Laporan wartawan sorotnews.co.id : Toni.
KOTA PEKALONGAN, JATENG – Jaksa Penuntut Umum (JPU) Kejaksaan Negeri (Kejari) Kota Pekalongan menuntut Rosi Yunita, terdakwa kasus dugaan tagihan fiktif pelayanan pandu tunda di pelabuhan khusus PLTU Batang dengan hukuman satu tahun enam bulan.
“Terdakwa Rosi Yunita dituntut satu tahun enam bulan penjara dikurangi masa penahanan dan tetap ditahan,” kata Jaksa Bayu Murti dalam sidang pidana lanjutan di Pengadilan Negeri Pekalongan, Selasa (8/11/2022).
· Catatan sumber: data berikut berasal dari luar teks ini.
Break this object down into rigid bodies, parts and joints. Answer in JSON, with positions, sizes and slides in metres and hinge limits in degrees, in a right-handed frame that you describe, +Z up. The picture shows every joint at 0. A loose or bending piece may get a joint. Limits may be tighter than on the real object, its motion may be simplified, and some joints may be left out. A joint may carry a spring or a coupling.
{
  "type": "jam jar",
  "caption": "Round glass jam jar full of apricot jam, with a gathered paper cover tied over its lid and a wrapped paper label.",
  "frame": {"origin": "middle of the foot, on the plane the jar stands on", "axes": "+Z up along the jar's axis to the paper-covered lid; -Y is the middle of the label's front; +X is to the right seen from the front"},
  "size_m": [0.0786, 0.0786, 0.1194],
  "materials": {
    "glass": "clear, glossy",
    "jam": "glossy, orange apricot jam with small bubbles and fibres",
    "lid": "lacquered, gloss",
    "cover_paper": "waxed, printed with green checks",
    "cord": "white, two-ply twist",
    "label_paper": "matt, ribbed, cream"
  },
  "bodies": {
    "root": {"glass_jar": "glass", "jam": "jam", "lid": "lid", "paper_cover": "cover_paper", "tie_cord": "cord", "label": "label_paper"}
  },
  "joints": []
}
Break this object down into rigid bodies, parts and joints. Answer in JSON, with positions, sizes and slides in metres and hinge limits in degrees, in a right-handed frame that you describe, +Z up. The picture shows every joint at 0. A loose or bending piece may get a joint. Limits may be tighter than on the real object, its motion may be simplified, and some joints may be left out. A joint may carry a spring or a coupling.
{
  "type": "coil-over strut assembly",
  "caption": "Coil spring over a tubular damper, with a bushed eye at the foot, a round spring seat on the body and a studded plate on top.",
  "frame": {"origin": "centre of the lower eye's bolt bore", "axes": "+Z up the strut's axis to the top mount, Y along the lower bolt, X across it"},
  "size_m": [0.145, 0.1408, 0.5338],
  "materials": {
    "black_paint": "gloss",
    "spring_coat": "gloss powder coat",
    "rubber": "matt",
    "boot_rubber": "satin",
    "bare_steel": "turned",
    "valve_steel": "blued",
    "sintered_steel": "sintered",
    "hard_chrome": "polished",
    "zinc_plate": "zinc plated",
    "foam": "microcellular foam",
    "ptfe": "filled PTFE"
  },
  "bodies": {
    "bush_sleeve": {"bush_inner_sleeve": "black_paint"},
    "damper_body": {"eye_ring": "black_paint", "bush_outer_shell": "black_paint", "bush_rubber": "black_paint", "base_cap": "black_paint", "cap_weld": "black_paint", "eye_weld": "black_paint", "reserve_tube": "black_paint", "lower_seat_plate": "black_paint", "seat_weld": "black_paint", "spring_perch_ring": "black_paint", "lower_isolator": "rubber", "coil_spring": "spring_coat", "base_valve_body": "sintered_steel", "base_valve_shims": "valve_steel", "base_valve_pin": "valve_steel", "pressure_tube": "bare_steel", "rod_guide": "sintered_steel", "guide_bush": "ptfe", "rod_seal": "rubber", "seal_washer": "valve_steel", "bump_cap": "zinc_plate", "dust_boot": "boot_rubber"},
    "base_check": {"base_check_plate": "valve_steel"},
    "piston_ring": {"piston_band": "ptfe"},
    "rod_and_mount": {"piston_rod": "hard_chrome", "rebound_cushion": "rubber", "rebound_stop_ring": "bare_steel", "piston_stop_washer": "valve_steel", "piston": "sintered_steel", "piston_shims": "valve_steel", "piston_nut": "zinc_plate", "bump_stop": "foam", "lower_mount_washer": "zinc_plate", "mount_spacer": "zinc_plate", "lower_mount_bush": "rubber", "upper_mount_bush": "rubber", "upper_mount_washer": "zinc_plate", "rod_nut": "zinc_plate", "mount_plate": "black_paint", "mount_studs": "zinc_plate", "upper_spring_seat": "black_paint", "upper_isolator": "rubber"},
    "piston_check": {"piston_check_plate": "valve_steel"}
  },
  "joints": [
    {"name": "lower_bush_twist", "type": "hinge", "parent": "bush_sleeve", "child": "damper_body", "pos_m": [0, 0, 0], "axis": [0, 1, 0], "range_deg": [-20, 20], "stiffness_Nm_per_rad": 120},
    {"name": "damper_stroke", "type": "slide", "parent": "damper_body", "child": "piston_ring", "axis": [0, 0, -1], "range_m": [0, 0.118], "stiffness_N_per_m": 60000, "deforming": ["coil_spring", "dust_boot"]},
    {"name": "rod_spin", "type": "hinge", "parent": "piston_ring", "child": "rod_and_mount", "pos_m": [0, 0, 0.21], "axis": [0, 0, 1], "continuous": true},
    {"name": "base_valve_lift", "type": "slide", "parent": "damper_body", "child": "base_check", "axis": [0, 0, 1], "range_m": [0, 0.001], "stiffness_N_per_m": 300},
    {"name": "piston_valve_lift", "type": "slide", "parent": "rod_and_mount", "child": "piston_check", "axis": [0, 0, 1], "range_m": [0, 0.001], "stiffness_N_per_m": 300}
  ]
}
Tim JPU dipimpin Kasi Pidum Kajari Kota Pekalongan Adi Wibowo beranggota jaksa Fahrurozi, Diyah Purnamaningsih, Bayu Murti, dan Ida Nurliana membacakan tuntutan secara bergantian.
Terdakwa Rosi Yunita dianggap bersalah membuat tagihan palsu terhadap PT Sparta Putra Adhyaksa berdasar fakta persidangan serta analis fakta.
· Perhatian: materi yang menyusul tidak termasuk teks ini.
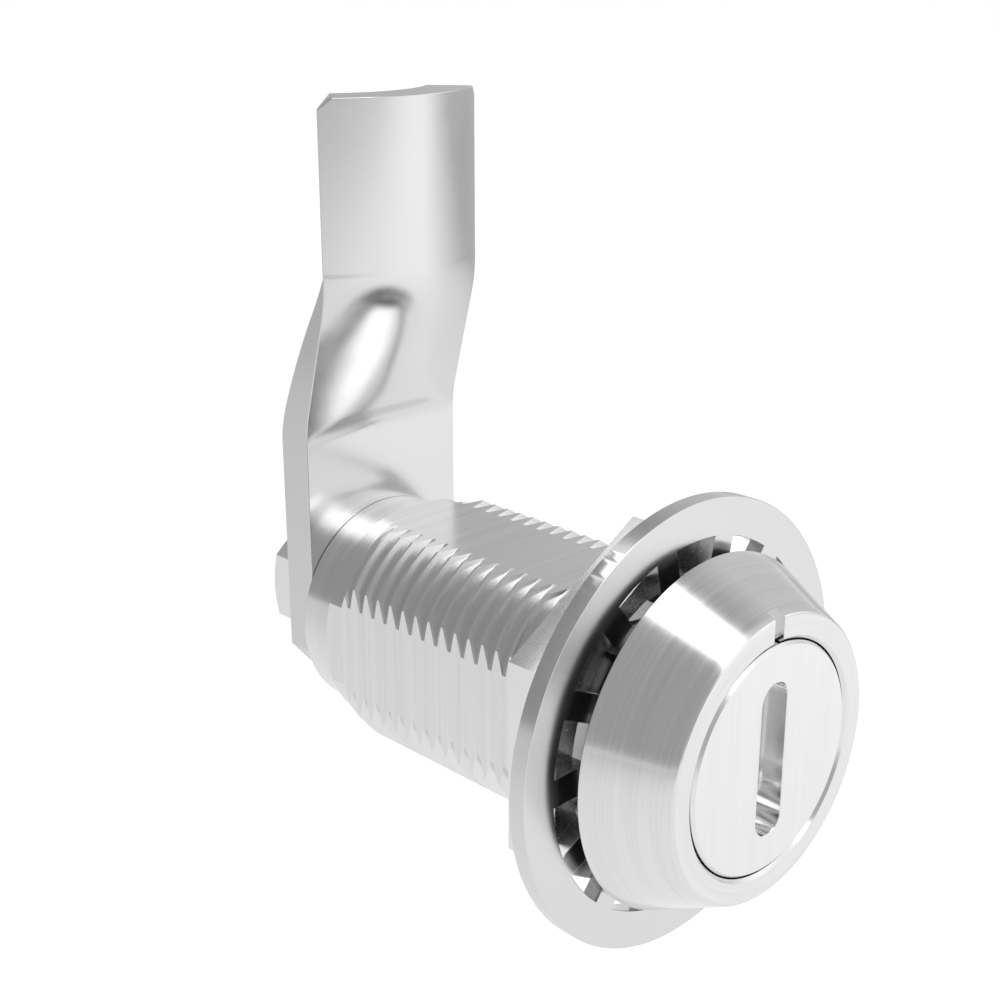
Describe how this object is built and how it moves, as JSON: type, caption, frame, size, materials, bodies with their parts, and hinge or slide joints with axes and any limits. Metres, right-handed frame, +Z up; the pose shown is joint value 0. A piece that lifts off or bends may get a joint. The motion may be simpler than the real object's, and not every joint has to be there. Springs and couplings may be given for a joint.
{
  "type": "compression latch",
  "caption": "Quarter-turn compression latch: slotted conical head, threaded barrel with flats, hex nut, toothed washer and a cranked cam that swings and then pulls in.",
  "frame": {"origin": "centre of the head's rear face on the barrel's axis, where the panel's outer face lies", "axes": "+Y along the barrel from the head to the cam, +Z up along the cam in its closed position, +X to the right seen from in front of the head"},
  "size_m": [0.0354, 0.052, 0.062],
  "materials": {
    "brushed_stainless": "brushed",
    "satin_stainless": "satin",
    "machined_steel": "satin",
    "black_rubber": "matte",
    "bearing_plastic": "satin"
  },
  "bodies": {
    "housing": {"housing": "brushed_stainless", "head_gasket": "black_rubber", "thrust_washer": "bearing_plastic", "stop_pin": "machined_steel"},
    "washer": {"tooth_washer": "satin_stainless"},
    "nut": {"hex_nut": "satin_stainless"},
    "guide": {"guide_sleeve": "machined_steel", "guide_o_ring": "black_rubber", "spindle_o_ring": "black_rubber", "guide_circlip": "machined_steel"},
    "driver": {"driver": "brushed_stainless", "driver_o_ring": "black_rubber", "driver_snap_ring": "machined_steel", "return_spring": "machined_steel"},
    "cam": {"spindle": "machined_steel", "cross_pin": "machined_steel", "cam": "satin_stainless", "cam_washer": "satin_stainless", "cam_spring_washer": "machined_steel", "cam_bolt": "satin_stainless"}
  },
  "joints": [
    {"name": "turn", "type": "hinge", "parent": "housing", "child": "guide", "pos_m": [0, 0.018, 0], "axis": [0, 1, 0], "range_deg": [-90, 0]},
    {"name": "tighten", "type": "hinge", "parent": "guide", "child": "driver", "pos_m": [0, 0, 0], "axis": [0, 1, 0], "range_deg": [-90, 0]},
    {"name": "pull", "type": "slide", "parent": "guide", "child": "cam", "axis": [0, 1, 0], "range_m": [0, 0.006]},
    {"name": "nut_travel", "type": "slide", "parent": "housing", "child": "washer", "axis": [0, 1, 0], "range_m": [0, 0.02]},
    {"name": "nut_turn", "type": "hinge", "parent": "washer", "child": "nut", "pos_m": [0, 0.005, 0], "axis": [0, 1, 0], "range_deg": [0, 4800]}
  ],
  "couplings": [
    {"joint": "tighten", "follows": "pull", "rad_per_m": -261.8},
    {"joint": "nut_travel", "follows": "nut_turn", "m_per_rad": 0.00023873}
  ]
}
Terdakwa terbukti melanggar hukum sesuai dakwaan JPU dengan menjerat Rosi Yunita dengan Pasal 263 ayat 2 KUHP dan Pasal 378 Jo 53 ayat 1 KUHP.
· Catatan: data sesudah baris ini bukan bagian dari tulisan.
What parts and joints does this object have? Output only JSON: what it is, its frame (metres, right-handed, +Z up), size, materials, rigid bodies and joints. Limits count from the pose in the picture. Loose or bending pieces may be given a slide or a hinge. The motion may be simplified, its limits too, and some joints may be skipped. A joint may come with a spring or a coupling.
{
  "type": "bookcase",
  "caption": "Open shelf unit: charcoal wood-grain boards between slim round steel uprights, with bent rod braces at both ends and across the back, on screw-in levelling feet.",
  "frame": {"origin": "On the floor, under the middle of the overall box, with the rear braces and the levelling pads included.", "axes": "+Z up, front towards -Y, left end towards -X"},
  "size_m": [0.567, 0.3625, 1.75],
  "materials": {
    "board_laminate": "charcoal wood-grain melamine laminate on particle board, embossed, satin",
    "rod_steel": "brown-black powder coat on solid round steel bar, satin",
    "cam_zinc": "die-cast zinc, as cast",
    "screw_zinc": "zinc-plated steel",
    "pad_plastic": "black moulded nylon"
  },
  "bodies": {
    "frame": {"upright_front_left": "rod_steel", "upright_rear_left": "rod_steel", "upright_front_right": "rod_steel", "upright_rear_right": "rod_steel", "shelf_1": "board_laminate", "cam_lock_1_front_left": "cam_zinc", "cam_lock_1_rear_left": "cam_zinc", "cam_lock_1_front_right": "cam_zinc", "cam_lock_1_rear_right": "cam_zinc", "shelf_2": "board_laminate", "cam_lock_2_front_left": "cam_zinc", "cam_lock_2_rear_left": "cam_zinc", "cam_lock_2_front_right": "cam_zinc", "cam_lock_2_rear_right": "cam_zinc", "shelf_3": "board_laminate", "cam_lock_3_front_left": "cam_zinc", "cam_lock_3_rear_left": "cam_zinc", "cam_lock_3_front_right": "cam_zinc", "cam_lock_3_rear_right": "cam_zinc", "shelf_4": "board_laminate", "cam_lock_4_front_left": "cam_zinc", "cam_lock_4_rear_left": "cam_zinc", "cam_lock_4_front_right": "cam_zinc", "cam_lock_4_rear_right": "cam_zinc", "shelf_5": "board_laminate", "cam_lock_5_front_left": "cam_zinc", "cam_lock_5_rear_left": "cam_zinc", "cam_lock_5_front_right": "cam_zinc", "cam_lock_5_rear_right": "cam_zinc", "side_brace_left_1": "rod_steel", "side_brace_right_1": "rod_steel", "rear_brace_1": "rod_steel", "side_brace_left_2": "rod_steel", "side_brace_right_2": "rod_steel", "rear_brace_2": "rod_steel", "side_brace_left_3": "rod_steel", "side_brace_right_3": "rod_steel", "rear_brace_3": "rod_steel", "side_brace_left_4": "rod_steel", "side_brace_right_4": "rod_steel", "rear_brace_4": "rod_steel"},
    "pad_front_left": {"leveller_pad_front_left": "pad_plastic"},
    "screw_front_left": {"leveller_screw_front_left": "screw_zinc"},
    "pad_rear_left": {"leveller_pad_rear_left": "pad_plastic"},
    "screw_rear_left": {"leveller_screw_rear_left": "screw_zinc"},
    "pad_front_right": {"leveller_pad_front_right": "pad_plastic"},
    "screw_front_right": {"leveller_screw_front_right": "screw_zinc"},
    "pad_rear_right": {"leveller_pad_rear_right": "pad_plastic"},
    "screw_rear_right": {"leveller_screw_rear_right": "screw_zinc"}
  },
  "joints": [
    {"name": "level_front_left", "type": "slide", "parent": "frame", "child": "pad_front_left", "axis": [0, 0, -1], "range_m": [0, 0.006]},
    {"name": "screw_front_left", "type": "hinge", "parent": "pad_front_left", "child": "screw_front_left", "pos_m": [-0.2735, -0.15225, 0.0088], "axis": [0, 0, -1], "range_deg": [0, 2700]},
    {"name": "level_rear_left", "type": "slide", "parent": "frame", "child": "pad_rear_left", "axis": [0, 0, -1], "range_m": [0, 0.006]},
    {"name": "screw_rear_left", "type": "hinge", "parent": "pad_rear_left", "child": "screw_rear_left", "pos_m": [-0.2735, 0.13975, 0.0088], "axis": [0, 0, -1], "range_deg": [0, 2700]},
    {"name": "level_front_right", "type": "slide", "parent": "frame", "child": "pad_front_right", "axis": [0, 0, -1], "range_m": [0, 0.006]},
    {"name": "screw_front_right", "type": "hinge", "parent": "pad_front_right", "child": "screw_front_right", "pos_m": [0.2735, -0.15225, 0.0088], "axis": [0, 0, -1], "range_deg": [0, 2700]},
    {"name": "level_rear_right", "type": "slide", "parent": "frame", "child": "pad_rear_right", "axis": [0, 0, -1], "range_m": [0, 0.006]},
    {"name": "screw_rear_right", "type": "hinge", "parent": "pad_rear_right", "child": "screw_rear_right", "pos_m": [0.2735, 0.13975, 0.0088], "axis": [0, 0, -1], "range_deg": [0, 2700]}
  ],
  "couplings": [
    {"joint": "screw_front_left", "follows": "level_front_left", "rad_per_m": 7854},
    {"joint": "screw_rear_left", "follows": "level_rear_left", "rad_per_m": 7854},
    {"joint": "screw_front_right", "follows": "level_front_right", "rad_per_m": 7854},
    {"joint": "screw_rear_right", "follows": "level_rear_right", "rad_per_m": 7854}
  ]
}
“Isinya, barang siapa dengan sengaja menggunakan surat palsu atau dipalsukan seolah-olah surat itu asli. Menuntut terdakwa bersalah melakukan tindak pidana menggunakan surat palsu seolah-olah asli dan bisa mendatangkan kerugian,” terang JPU di muka persidangan.
Diketahui terdakwa merupakan radio operator dari PT Aquila Transindo Utama yang bertugas melakukan komunikasi dengan agen dan nahkoda kapal terkait layanan pandu tunda.
Dalam pembacaan tuntutan disebutkan bahwa PT Sparta Putra Adhyakas tidak mendapatkan pelayanan pandu tunda kapal antara Agustus hingga Oktober 2021. Namun perusahaan melalui terdakwa mengirimkan 17 invoice dengan nilai total Rp 267 juta.
Berdasarkan keterangan saksi Agus Pujo yang merupakan satu-satunya kapten pandu dan tunda di PT Aquila Trasindo Utama, terungkap di fakta persidangan bahwa yang bersangkutan tidak pernah melakukan pandu dan tunda kapal yang diageni oleh PT Sparta Putra Adhyaksa.
Terungkap pula bahwa PT Sparta Putra Adhyaksa telah memberi tahu pada PT Aquila Trasindo Utama apabila kapalnya yang bersandar di pelabuhan Batang tidak pernah dilayani pandu tunda oleh PT ATU sehingga meminta pada pihak lain untuk melakukan tunda dan pandu.
Kemudian terdakwa dengan sengaja mengirimkan invoice ke PT Sparta Putra Adhyaksa untuk menagih jasa pandu tunda yang tidak pernah diberikan oleh PT Aquila Trasindo Utama.
Adapun Invoice atau surat tagihan dibuat menggunakan dasar formulir pelayanan pandu tunda yang isinya sudah dipalsukan atau isinya tidak sesuai fakta yang sebenarnya seolah-olah telah ada pelayanan pandu tunda.
Di akhir sidang majelis hakim yang dipimpin oleh Hakim Ketua Mukhtari dan dua hakim anggota lainya yakni Hilarius Graita dan Budi Setyawan memberikan kesempatan terdakwa melakukan pembelaan.
“Terdakwa diberikan hak membela diri, penasehat hukum akan menyampaikan pledoi secara tertulis dan sidang ditunda Selasa 15 November 2022,” tutup Ketua Majelis Hakim, Mukhtari.